Advance Copy of USCIS Proposed Rule: Parole for Entrepreneurs (Pub. Date Aug. 31, 2016)

This document is scheduled to be published in the Federal Register on 08/31/2016 - "The Department of Homeland Security (DHS) proposes to amend its regulations implementing the Secretary of Homeland Security’s discretionary parole authority to increase and enhance entrepreneurship, innovation, and job creation in the United States. The proposed rule would add new regulatory provisions guiding the use of parole on a case-by-case basis with respect to entrepreneurs of start-up entities whose entry into the United States would provide a significant public benefit through the substantial and demonstrated potential for rapid business growth and job creation. Such potential would be indicated by, among other things, the receipt of significant capital investment from U.S. investors with established records of successful investments, or obtaining significant awards or grants from certain Federal, State or local government entities. If granted, parole would provide a temporary initial stay of up to 2 years (which may be extended by up to an additional 3 years) to facilitate the applicant’s ability to oversee and grow his or her start-up entity in the United States. A subsequent request for re-parole would be considered only when the entrepreneur and his or her start-up entity continues to provide a significant public benefit as evidenced by substantial increases in capital investment, revenue, or job creation. DHS believes that a regulatory process for seeking and granting parole in this business-creation context—including by establishing criteria for evaluating individual parole applications on a case-by-case basis—is important given the complexities involved in such adjudications and the need for guidance regarding the general criteria for eligibility by the start-up entrepreneurs, entities, and investors involved."

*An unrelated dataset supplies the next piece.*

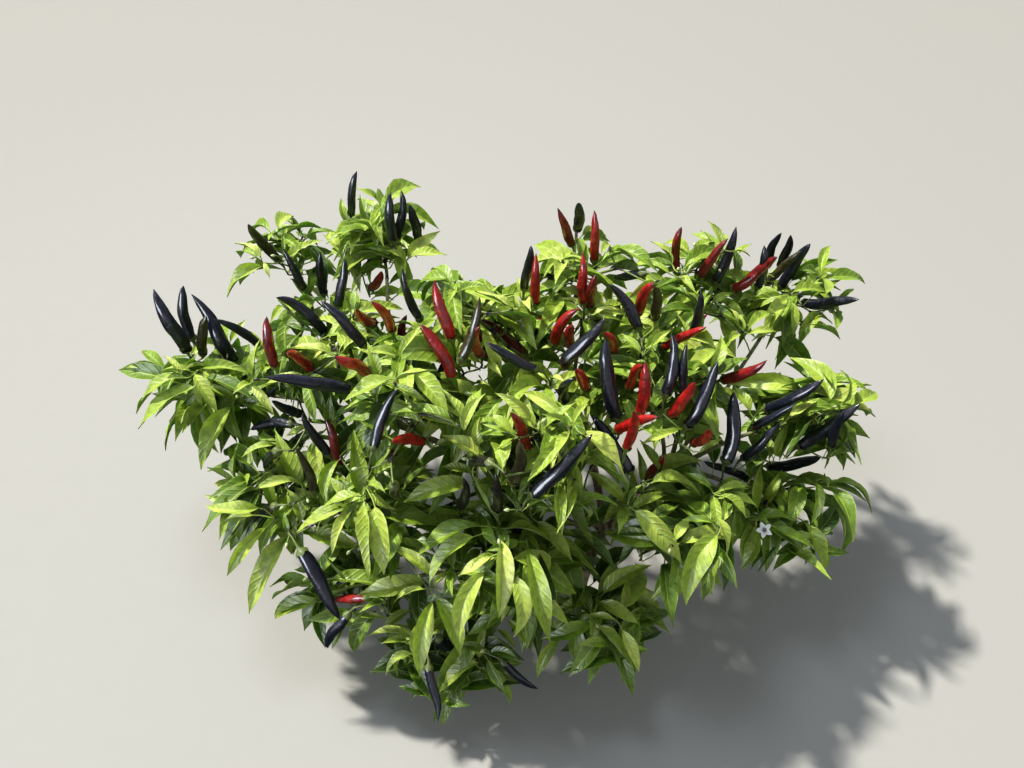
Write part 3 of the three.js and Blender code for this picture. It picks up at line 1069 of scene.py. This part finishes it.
def dress_shoot(mass, shoot):
    """One shoot's leaves, each with its tone: those of the photograph, and seeded ones round its tip."""
    base_tone = MIDDLE_TONE + RNG.normal() * SHOOT_TONE_SPREAD
    # Leaves that show in front are lifted to lighter greens as painted light.
    photo_tone = base_tone + PHOTO_LEAF_PAINTED_LIGHT
    dressed = [(leaf, leaf_tone(mass, leaf.foot, photo_tone)) for leaf in shoot.leaves]
    lengths = SMALL_LEAF_LENGTH if shoot.pods or shoot.tip[2] > SMALL_LEAVES_ABOVE else LEAF_LENGTH
    count = max(leaf_count(shoot) - len(shoot.leaves), 2)
    turn = RNG.uniform(0, math.tau)
    side = across(shoot.axis)
    for i in range(count):
        turn += GOLDEN_TURN
        young = i / max(count - 1, 1)
        around = turned(side, shoot.axis, turn)
        node = shoot.tip - shoot.axis * (1 - young) * LEAVES_DOWN_TWIG
        if shoot.inner:
            leaf = seeded_leaf(mass, node, around, shoot.axis, young * INNER_YOUTH, rings=INNER_LEAF_RINGS)
        else:
            leaf = seeded_leaf(mass, node, around, shoot.axis, young, lengths)
        if leaf:
            dressed.append((leaf, leaf_tone(mass, leaf.foot, base_tone + YOUNG_LEAF_LIFT * young)))
    return dressed


def seeded_leaf(
    mass, node, around, axis, young, lengths=LEAF_LENGTH, overhang=OVERHANG, rings=LEAF_RINGS
):
    """One leaf beside a shoot, where it fits. Old leaves, young 0, are long and hang. Young ones, young 1,
    are short and stand."""
    length = np.interp(young, [0, 1], lengths[::-1]) * between(LEAF_SIZES)
    lift = np.interp(young, [0, 1], OLD_AND_YOUNG_LIFT)
    for _ in range(LEAF_TRIES):
        foot = node + unit(around + axis * lift) * length * between(LEAF_FOOT)
        level = unit(around * [1, 1, 0.3])
        slope = np.interp(young, [0, 1], OLD_AND_YOUNG_SLOPE) + RNG.normal() * SLOPE_SPREAD
        tip = foot + (level * math.cos(slope) + UP * math.sin(slope)) * length
        if mass.depth(tip) > -overhang:
            leaf = Leaf(node, foot, tip, around, rings=rings)
            if leaf.fits():
                return leaf
        length *= RETRY_SIZE
        around = turned(around, axis, RNG.normal() * RETRY_TURN)
    return None


def dress_shoots(lofts, mass):
    """The leaves of a mass's shoots. A shoot with no pod and room for only a few leaves is left out."""
    dressed = [(shoot, dress_shoot(mass, shoot)) for shoot in mass.shoots]
    dressed = [(shoot, grown) for shoot, grown in dressed if len(grown) >= FEWEST_LEAVES or shoot.pods]
    mass.shoots = [shoot for shoot, _ in dressed]
    for _, grown in dressed:
        for leaf, tone in grown:
            leaf.add_to(lofts, tone)


def dress_forks(lofts, mass, forks):
    """An old leaf at each fork of a mass's twigs."""
    for fork, heading in forks:
        around = turned(across(heading), heading, RNG.uniform(0, math.tau))
        leaf = seeded_leaf(mass, fork, around, heading, between(OLD_LEAVES))
        if leaf:
            # Its low green is partly its age, partly painted shade inside the crown.
            leaf.add_to(lofts, leaf_tone(mass, leaf.foot, FORK_LEAF_TONE))


def dress_limb(lofts, mass, at):
    """Old leaves along the outer part of a limb, inside the crown, dark partly by age and partly as painted
    shade.
    """
    turn = RNG.uniform(0, math.tau)
    for t in LIMB_LEAF_PLACES:
        node, ahead = at([t, t + 0.02])
        axis = unit(ahead - node)
        turn += GOLDEN_TURN
        around = turned(across(axis), axis, turn)
        lean = unit(axis + UP * 0.5)
        leaf = seeded_leaf(mass, node, around, lean, between(OLD_LEAVES), overhang=LIMB_LEAF_OVERHANG)
        if leaf:
            # Low green: partly age, partly painted shade inside the crown.
            leaf.add_to(lofts, leaf_tone(mass, leaf.foot, LIMB_LEAF_TONE))


def within(places, points, margin):
    """Which of the places lie in the points' box, with a margin round it."""
    low, high = points.min(axis=0) - margin, points.max(axis=0) + margin
    return np.all((places > low) & (places < high), axis=1)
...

USCIS, Aug. 26, 2016- "U.S. Citizenship and Immigration Services (USCIS) is proposing a new rule, which would allow certain international entrepreneurs to be considered for parole (temporary permission to be in the United States) so that they may start or scale their businesses here in the United States.

Read the advance version of the notice of proposed rulemaking: International Entrepreneur Rule. Once the notice of proposed rulemaking is published in the Federal Register, the public will have 45 days from the date of publication to comment. To submit comments, follow the instructions in the notice.

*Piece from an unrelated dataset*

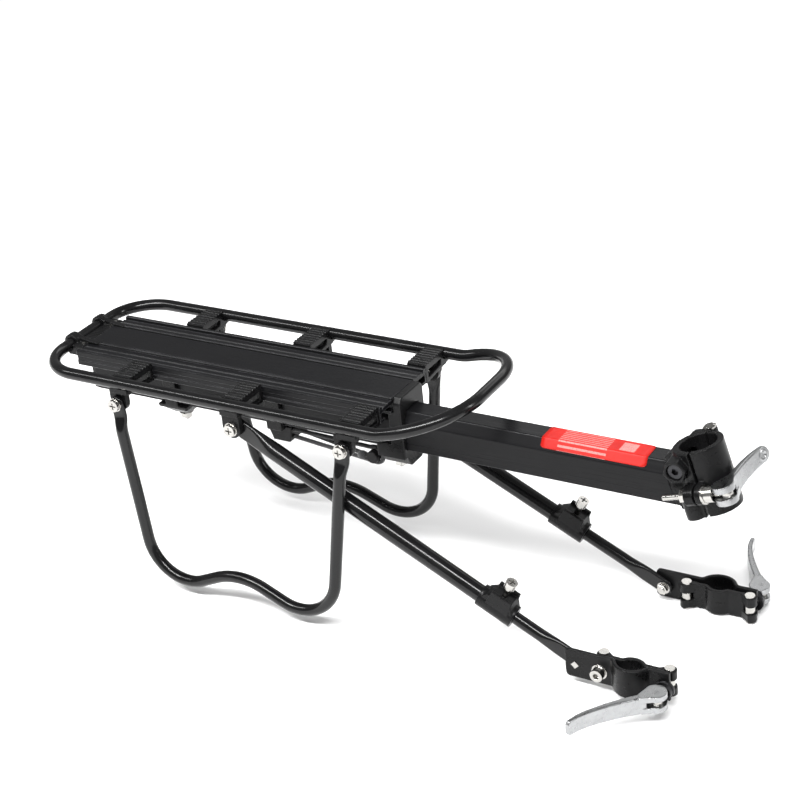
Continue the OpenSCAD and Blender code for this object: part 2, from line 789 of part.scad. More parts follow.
// Level frame whose x and z start at the strut's lower bolt; y stays the rack's own
module on_stay(side) {
    sided(side) translate([pivot_x + reach(side) * cos(slope(side)), 0,
        pivot_z - reach(side) * sin(slope(side))]) children();
}

// Upright prism of the seatstay clamp's height
module stay_prism(z0, z1) {
    translate([0, 0, z0]) linear_extrude(z1 - z0) children();
}

// Curved wall on one side of the seatstay, between its two chords
module stay_arc(towards) {
    centre_y = stay_y + towards * (stay_arc_rise - stay_arc_r);
    intersection() {
        translate([stay_centre_x, centre_y]) difference() {
            circle(stay_arc_r + stay_wall);
            circle(stay_arc_r);
        }
        translate([stay_centre_x - 20, towards > 0 ? stay_plate_y : jaw_y - 20 + 3]) square([40, 20]);
    }
}

module stay_clamp(side) {
    color("#161618") on_stay(side) difference() {
        stay_prism(stay_plate_bottom, stay_plate_top) {
            translate([-9, stay_plate_y]) square([45.5, stay_wall]);
            stay_arc(1);
            translate([63.5, stay_plate_y]) square([eye_x - 57, stay_wall]);
        }
        across(0, 0, 0, 120, bolt_r);
        across(hinge_x, -0.5, 0, 120, shank_r + 0.3);
        translate([eye_x - shank_r - 1, 0, -shank_r - 0.8]) cube([20, 120, 2 * shank_r + 0.6]);
    }
}

module stay_bolt(side) {
    color("silver") on_stay(side) {
        across(0, 0, strut_y - flat_t / 2 - 6, stay_plate_y + stay_wall, bolt_r);
        translate([0, stay_plate_y + stay_wall, 0]) rotate([-90, 0, 0]) rotate([0, 0, 45])
            cylinder(h = 1.2, r = 4.6, $fn = 4);
        across(0, 0, strut_y - flat_t / 2 - 1.1, strut_y - flat_t / 2 - 0.1, 6);
        translate([0, strut_y - flat_t / 2 - 4.9, 0]) rotate([-90, 0, 0]) cylinder(h = 3.8, r = 5, $fn = 6);
    }
}

// Eye on the hinge pin, shank through the clamp plate, washer and socket head outside
module hinge_bolt(side) {
    plate_out = stay_plate_y + stay_wall;
    color("silver") on_stay(side) translate([0, 0, -0.5]) difference() {
        union() {
            translate([hinge_x, jaw_y, -eye_half_h]) cylinder(h = 2 * eye_half_h, r = 4.4);
            across(hinge_x, 0, jaw_y, plate_out + 5, shank_r);
            across(hinge_x, 0, plate_out + 0.05, plate_out + 1.3, 7);
            across(hinge_x, 0, plate_out + 1.3, plate_out + 8, 5.6);
        }
        translate([hinge_x, jaw_y, 0]) cylinder(h = 30, r = pin_r + slip, center = true);
        translate([hinge_x, plate_out + 5, 0]) rotate([-90, 0, 0]) cylinder(h = 4, r = 2.8, $fn = 6);
    }
}

module stay_washers(side) {
    from = stay_plate_y + stay_wall + 0.02;
    to = cam_y - cam_reach(stay_closed - stay_arm_right);
    color("#2a2a2c") on_stay(side) translate([0, 0, -0.5]) difference() {
        union() {
            across(eye_x, 0, from, from + 2.6, 8.4);
            across(eye_x, 0, from + 2.6, to, 7.4);
        }
        across(eye_x, 0, 0, 120, shank_r + 1);
    }
}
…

“America’s economy has long benefitted from the contributions of immigrant entrepreneurs, from Main Street to Silicon Valley,” said Director León Rodríguez. “This proposed rule, when finalized, will help our economy grow by expanding immigration options for foreign entrepreneurs who meet certain criteria for creating jobs, attracting investment and generating revenue in the U.S.”

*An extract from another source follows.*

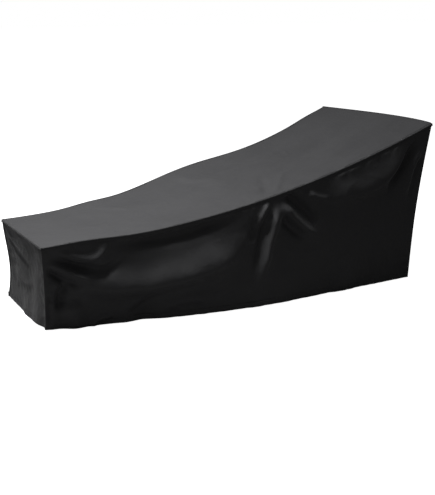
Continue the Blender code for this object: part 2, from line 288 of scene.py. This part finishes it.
FOOT_FOLDS = [
    # name, out, upper, lower, path in (across, drop)
    ("upper crease ridge", 0.007, 0.020, 0.012,
     [(0.97, 0.08), (0.80, 0.18), (0.52, 0.24), (0.20, 0.27)]),
    ("upper crease valley", -0.006, 0.014, 0.026, [(0.96, 0.16), (0.70, 0.28), (0.30, 0.38)]),
    ("lower crease ridge", 0.006, 0.022, 0.014, [(0.86, 0.52), (0.58, 0.60), (0.30, 0.57)]),
    ("corner pucker", 0.005, 0.012, 0.012, [(0.98, 0.34), (0.88, 0.40), (0.74, 0.42)]),
    ("low corner pucker", 0.005, 0.014, 0.012, [(0.98, 0.62), (0.86, 0.70), (0.70, 0.74)]),
    ("hem belly", 0.008, 0.110, 0.110, [(0.02, 1.00), (0.34, 1.02), (0.66, 1.04)]),
]
HEAD_FOLDS = [
    # name, out, upper, lower, path in (across, drop)
    ("left drop ridge", 0.010, 0.050, 0.040, [(0.20, 0.06), (0.28, 0.42), (0.24, 0.84)]),
    ("middle drop valley", -0.012, 0.060, 0.080, [(0.52, 0.12), (0.48, 0.52), (0.50, 0.94)]),
    ("right drop ridge", 0.010, 0.050, 0.060, [(0.82, 0.08), (0.74, 0.46), (0.78, 0.88)]),
    ("top swag", 0.008, 0.050, 0.030, [(0.10, 0.05), (0.45, 0.16), (0.88, 0.06)]),
]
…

The proposed rule would allow the Department of Homeland Security (DHS) to use its existing discretionary statutory parole authority for entrepreneurs of startup entities whose stay in the United States would provide a significant public benefit through the substantial and demonstrated potential for rapid business growth and job creation. Under this proposed rule, DHS may parole, on a case-by-case basis, eligible entrepreneurs of startup enterprises:

  • Who have a significant ownership interest in the startup (at least 15 percent) and have an active and central role to its operations;
  • Whose startup was formed in the United States within the past three years; and
  • Whose startup has substantial and demonstrated potential for rapid business growth and job creation, as evidenced by:
  • Receiving significant investment of capital (at least $345,000) from certain qualified U.S. investors with established records of successful investments;
  • Receiving significant awards or grants (at least $100,000) from certain federal, state or local government entities; or
  • Partially satisfying one or both of the above criteria in addition to other reliable and compelling evidence of the startup entity’s substantial potential for rapid growth and job creation.

Under the proposed rule, entrepreneurs may be granted an initial stay of up to two years to oversee and grow their startup entity in the United States. A subsequent request for re-parole (for up to three additional years) would be considered only if the entrepreneur and the startup entity continue to provide a significant public benefit as evidenced by substantial increases in capital investment, revenue or job creation."